Identify the lines that contain the string "Vector" and copy all of them.

::::

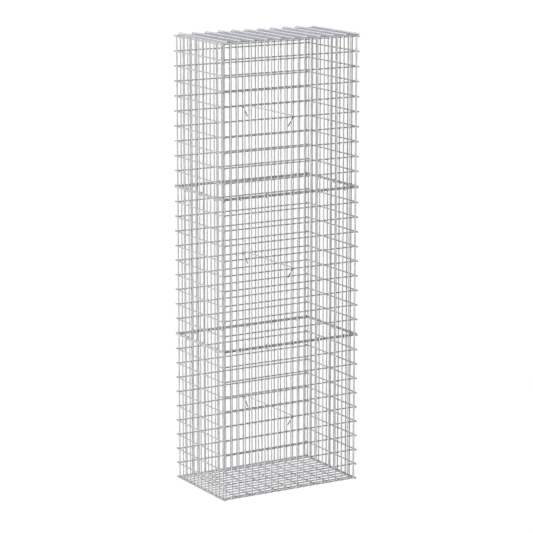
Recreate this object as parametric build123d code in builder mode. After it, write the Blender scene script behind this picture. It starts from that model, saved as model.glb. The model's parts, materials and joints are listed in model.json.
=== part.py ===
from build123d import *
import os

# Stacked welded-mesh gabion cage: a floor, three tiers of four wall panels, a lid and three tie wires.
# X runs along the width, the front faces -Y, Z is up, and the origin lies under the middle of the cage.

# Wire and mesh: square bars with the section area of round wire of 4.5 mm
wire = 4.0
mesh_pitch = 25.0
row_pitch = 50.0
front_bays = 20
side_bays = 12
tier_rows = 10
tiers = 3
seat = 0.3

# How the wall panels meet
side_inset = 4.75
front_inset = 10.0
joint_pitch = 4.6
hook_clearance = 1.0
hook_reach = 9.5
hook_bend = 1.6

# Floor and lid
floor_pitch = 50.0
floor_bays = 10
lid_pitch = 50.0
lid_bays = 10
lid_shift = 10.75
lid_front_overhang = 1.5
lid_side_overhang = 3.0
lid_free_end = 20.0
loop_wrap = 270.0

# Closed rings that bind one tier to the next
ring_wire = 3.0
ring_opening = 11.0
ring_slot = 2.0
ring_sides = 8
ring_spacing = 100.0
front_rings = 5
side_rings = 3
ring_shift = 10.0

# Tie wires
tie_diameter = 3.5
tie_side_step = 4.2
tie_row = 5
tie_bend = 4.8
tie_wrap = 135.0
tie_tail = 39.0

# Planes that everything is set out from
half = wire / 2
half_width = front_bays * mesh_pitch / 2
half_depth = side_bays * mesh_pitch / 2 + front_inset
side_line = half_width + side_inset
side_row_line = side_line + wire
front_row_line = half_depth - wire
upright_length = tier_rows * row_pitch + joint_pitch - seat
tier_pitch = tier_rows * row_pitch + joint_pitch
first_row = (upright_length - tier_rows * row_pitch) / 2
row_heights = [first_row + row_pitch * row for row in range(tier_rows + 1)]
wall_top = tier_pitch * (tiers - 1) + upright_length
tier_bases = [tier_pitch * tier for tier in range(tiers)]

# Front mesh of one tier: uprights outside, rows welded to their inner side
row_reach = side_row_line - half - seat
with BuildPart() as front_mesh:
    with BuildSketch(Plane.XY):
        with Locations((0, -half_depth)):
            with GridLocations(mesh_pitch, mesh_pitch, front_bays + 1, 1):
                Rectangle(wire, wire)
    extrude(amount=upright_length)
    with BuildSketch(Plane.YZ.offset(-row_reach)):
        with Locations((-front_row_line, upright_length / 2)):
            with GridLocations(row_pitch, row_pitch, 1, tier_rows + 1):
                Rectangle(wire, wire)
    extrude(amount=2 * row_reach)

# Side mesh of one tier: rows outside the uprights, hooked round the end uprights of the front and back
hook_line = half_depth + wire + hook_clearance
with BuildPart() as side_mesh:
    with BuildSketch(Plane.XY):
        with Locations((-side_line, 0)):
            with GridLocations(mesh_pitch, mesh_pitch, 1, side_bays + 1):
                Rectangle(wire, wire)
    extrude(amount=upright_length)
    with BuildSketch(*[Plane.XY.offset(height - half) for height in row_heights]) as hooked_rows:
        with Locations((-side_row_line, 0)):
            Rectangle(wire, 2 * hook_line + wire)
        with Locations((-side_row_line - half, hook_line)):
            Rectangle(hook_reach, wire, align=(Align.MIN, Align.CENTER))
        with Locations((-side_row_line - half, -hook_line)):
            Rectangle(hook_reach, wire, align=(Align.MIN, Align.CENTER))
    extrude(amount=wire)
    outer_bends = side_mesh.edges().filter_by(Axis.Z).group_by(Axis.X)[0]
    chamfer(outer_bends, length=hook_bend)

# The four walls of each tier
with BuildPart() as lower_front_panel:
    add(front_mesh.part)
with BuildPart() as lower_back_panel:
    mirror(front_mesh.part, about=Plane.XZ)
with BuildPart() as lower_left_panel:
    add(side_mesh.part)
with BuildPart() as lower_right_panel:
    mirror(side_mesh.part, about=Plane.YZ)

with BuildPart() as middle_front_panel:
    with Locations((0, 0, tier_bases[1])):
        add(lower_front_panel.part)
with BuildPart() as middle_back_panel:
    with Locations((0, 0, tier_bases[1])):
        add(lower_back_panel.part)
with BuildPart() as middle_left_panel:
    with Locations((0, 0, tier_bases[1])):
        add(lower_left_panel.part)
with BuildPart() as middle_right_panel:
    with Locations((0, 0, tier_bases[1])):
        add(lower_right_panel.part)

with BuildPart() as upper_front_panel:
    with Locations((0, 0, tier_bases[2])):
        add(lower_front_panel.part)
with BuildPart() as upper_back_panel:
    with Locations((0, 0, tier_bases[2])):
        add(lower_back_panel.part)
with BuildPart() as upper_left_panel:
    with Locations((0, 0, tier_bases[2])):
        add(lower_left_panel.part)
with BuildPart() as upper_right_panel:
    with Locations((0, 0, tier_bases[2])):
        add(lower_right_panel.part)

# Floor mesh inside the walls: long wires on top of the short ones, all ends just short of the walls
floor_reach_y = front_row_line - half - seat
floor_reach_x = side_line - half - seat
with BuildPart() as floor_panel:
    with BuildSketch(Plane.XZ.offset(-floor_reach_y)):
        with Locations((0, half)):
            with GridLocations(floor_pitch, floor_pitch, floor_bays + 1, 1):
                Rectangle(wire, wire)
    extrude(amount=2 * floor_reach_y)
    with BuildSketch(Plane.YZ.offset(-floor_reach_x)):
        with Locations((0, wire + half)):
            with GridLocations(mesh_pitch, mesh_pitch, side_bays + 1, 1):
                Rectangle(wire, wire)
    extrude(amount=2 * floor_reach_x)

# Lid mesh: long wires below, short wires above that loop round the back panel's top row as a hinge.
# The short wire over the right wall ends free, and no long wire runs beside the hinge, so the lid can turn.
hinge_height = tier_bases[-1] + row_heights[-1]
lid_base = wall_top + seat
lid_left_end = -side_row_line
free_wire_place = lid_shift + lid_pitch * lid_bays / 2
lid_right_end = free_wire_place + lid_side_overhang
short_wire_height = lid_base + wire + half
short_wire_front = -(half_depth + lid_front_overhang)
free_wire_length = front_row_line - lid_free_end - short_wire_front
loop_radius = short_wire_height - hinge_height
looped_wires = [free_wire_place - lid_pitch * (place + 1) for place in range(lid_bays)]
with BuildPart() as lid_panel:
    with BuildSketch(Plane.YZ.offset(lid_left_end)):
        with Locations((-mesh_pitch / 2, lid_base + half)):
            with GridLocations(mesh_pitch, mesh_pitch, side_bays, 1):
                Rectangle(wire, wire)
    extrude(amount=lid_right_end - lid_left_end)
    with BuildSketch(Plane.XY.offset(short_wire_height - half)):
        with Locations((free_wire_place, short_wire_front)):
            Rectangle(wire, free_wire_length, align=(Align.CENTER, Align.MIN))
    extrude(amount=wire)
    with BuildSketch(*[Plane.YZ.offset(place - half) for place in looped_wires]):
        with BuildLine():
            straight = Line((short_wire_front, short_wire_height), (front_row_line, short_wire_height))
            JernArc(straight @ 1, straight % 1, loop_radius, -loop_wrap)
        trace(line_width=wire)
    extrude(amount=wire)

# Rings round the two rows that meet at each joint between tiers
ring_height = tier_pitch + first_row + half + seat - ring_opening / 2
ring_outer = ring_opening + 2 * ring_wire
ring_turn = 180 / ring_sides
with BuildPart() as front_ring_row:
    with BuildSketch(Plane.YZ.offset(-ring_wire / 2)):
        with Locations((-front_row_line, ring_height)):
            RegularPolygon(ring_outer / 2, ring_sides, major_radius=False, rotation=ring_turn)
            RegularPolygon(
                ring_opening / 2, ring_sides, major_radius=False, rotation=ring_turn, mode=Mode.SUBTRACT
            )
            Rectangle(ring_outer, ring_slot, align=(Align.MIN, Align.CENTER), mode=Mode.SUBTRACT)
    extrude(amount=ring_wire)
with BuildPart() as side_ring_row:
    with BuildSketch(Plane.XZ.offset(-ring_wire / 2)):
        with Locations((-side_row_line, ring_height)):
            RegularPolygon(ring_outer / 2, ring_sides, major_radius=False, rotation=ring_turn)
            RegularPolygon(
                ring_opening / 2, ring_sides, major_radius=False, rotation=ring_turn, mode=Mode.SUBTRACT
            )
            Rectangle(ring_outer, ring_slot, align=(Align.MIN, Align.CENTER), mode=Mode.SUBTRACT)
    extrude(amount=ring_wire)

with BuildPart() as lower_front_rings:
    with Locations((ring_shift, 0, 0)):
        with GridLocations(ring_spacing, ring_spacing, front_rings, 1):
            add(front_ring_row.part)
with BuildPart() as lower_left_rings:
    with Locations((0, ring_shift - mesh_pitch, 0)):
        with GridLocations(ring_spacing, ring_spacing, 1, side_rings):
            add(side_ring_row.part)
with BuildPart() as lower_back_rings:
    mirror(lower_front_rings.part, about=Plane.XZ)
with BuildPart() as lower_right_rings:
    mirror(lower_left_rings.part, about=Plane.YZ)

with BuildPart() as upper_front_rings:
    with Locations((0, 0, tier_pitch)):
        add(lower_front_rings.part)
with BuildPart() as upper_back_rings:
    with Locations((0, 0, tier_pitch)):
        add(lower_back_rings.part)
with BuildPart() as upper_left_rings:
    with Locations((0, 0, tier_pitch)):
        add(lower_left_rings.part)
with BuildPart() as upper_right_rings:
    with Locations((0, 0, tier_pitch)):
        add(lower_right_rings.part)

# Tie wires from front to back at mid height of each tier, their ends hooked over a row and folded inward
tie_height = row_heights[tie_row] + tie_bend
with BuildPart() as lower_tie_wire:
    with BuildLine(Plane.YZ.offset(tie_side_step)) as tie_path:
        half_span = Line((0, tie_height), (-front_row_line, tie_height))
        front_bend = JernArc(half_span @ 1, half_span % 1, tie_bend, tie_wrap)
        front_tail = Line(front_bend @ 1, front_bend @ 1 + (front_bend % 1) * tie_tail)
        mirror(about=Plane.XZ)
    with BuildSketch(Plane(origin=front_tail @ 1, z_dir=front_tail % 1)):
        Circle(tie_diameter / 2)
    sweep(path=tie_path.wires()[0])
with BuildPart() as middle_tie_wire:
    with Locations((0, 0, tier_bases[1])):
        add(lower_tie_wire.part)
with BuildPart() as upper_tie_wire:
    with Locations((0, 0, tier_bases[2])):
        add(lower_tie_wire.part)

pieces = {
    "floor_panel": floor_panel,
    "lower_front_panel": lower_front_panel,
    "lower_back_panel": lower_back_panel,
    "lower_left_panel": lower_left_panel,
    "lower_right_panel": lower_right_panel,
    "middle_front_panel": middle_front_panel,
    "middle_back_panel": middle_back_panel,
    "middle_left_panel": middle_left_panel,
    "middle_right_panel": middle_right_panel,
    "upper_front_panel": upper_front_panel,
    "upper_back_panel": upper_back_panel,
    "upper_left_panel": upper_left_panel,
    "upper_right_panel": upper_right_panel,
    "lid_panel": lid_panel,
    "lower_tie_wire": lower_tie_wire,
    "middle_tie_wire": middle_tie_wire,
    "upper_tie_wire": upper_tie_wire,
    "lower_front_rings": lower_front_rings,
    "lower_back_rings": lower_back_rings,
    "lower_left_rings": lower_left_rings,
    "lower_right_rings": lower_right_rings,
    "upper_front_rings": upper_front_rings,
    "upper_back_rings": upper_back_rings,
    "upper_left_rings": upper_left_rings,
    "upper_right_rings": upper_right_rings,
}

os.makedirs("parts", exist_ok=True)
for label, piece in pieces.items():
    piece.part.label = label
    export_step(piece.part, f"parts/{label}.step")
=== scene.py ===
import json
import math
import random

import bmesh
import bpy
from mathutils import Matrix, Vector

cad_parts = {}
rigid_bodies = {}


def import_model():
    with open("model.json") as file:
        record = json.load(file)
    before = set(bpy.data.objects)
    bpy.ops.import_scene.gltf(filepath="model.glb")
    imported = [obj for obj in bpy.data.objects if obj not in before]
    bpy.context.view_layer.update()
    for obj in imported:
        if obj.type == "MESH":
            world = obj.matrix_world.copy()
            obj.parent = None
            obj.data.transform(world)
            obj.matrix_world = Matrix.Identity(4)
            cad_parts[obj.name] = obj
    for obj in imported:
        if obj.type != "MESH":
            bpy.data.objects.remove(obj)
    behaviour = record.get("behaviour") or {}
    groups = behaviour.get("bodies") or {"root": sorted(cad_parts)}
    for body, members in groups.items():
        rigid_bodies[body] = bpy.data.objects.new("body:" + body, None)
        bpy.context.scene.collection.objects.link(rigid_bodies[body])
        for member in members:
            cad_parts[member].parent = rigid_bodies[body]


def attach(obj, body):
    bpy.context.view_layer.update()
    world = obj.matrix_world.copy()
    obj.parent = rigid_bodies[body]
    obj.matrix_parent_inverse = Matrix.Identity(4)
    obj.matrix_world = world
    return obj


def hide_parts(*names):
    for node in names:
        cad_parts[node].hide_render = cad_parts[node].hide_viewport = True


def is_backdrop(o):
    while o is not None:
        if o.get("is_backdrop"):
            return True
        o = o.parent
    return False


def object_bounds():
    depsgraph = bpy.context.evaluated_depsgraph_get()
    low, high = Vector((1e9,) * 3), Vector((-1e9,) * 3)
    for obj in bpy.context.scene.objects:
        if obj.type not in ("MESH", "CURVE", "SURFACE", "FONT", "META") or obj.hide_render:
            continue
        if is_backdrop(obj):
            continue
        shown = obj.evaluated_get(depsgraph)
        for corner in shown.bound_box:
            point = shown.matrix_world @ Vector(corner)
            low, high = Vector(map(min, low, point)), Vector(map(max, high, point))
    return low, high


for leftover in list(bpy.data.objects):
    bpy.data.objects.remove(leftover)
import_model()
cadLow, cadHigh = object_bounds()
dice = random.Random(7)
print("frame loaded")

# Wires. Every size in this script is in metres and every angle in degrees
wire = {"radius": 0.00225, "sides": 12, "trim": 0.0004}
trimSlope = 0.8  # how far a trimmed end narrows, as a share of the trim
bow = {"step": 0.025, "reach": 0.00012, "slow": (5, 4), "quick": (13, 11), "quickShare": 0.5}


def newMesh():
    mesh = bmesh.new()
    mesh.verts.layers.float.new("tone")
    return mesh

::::

ANSWER BELOW:
from mathutils import Matrix, Vector
    low, high = Vector((1e9,) * 3), Vector((-1e9,) * 3)
            point = shown.matrix_world @ Vector(corner)
            low, high = Vector(map(min, low, point)), Vector(map(max, high, point))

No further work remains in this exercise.